As per current laws, a person is required to file ITR if his total income exceeds maximum income not chargeable to tax subject to certain exceptions.
- Parking and other charges come under the ambit of TDS
With effect from September 1, 2019, any payment made towards buying of property including payments made with respect to amenities such as club membership fees, car parking fees, electricity and water maintenance fees etc. to ascertain the amount of TDS to be deducted while making the payment.
Currently, tax is deducted only for the payment made with respect to property and other payment made for services are not included.
- TDS on payments exceeding Rs 50 lakh to contractor
Individuals and Hindu Undivided Families (HUFs), with effect from 1 September 2019, will have to deduct tax at the rate of 5 percent for payments made to contractors and other professionals if it exceeds Rs 50 lakh in a year.

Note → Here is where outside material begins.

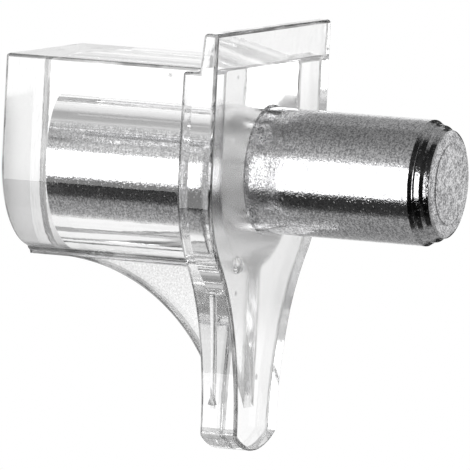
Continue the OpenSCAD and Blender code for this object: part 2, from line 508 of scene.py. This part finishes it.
class SHELFPIN_OT_pin(bpy.types.Operator):
    """Model the steel pin"""

    bl_idname = "shelfpin.pin"
    bl_label = "Steel Pin"

    def execute(self, context):
        size = context.scene.shelfpin_pin
        bm = bmesh.new()
        tip = line_to(bm, bm.verts.new((-size.gripped, 0, 0)), (-size.gripped, 0, size.radius))
        # a ring near each end keeps the shading of the long straight part true
        near = 4 * size.edge
        tip = line_to(bm, tip, (near - size.gripped, 0, size.radius))
        tip = line_to(bm, tip, (size.straight - near, 0, size.radius))
        tip = line_to(bm, tip, (size.straight, 0, size.radius))
        for beyond, depth in TAPER_RINGS:
            tip = line_to(bm, tip, (size.straight + beyond * MM, 0, size.radius - depth * MM))
        tip = line_to(bm, tip, (size.out - size.rim_drop, 0, size.radius - size.taper))
        rim = size.radius - size.taper - size.rim
        tip = line_to(bm, tip, (size.out - size.groove / 2, 0, rim + size.groove))
        tip = line_to(bm, tip, (size.out - size.groove, 0, rim))
        tip = line_to(bm, tip, (size.out, 0, rim - size.groove))
        line_to(bm, tip, (size.out, 0, 0))
        turn_on_axis(bm)
        soften(bm, size.edge, sharp=math.radians(5), segments=2)
        tidy(bm)
        dowel = piece("steel_pin", bm)
        smooth_shade(dowel)
        dowel.data.materials.append(pin_steel(size))
        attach(dowel, "root")
        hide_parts("pin")
        return {"FINISHED"}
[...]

Presently, individuals and HUFs are not required to deduct tax at source on payments made to contractors or professionals.
NRIs to pay tax on gifts received by resident Indians
As per Budget proposals, gifts received by non-resident Indians (NRIs) from someone residing in India would come under the tax ambit. As per Budget documents, this tax will apply for the money paid or property situated in India transferred on or after July 5, 2019.
Apart from the tax proposals mentioned above, the announcements made in the interim budget also continue to remain effective for FY 2018-19.
Here is a quick glance at those budget proposals.
- Hike in Standard Deduction
To provide relief to the salaried class, standard deduction was hiked by Rs 10,000 to Rs 50,000.
- No tax on notional rent
You will not be required to pay tax on notional rent (deemed rent) on your second house if it is lying vacant.
- Save tax on LTCG from house property
If you have sold a house, then to save tax you can invest the long-term capital gains (LTCG) into two houses instead of one earlier. However, this can be availed only if capital gains do not exceed Rs 2 crore and once in a lifetime of individual.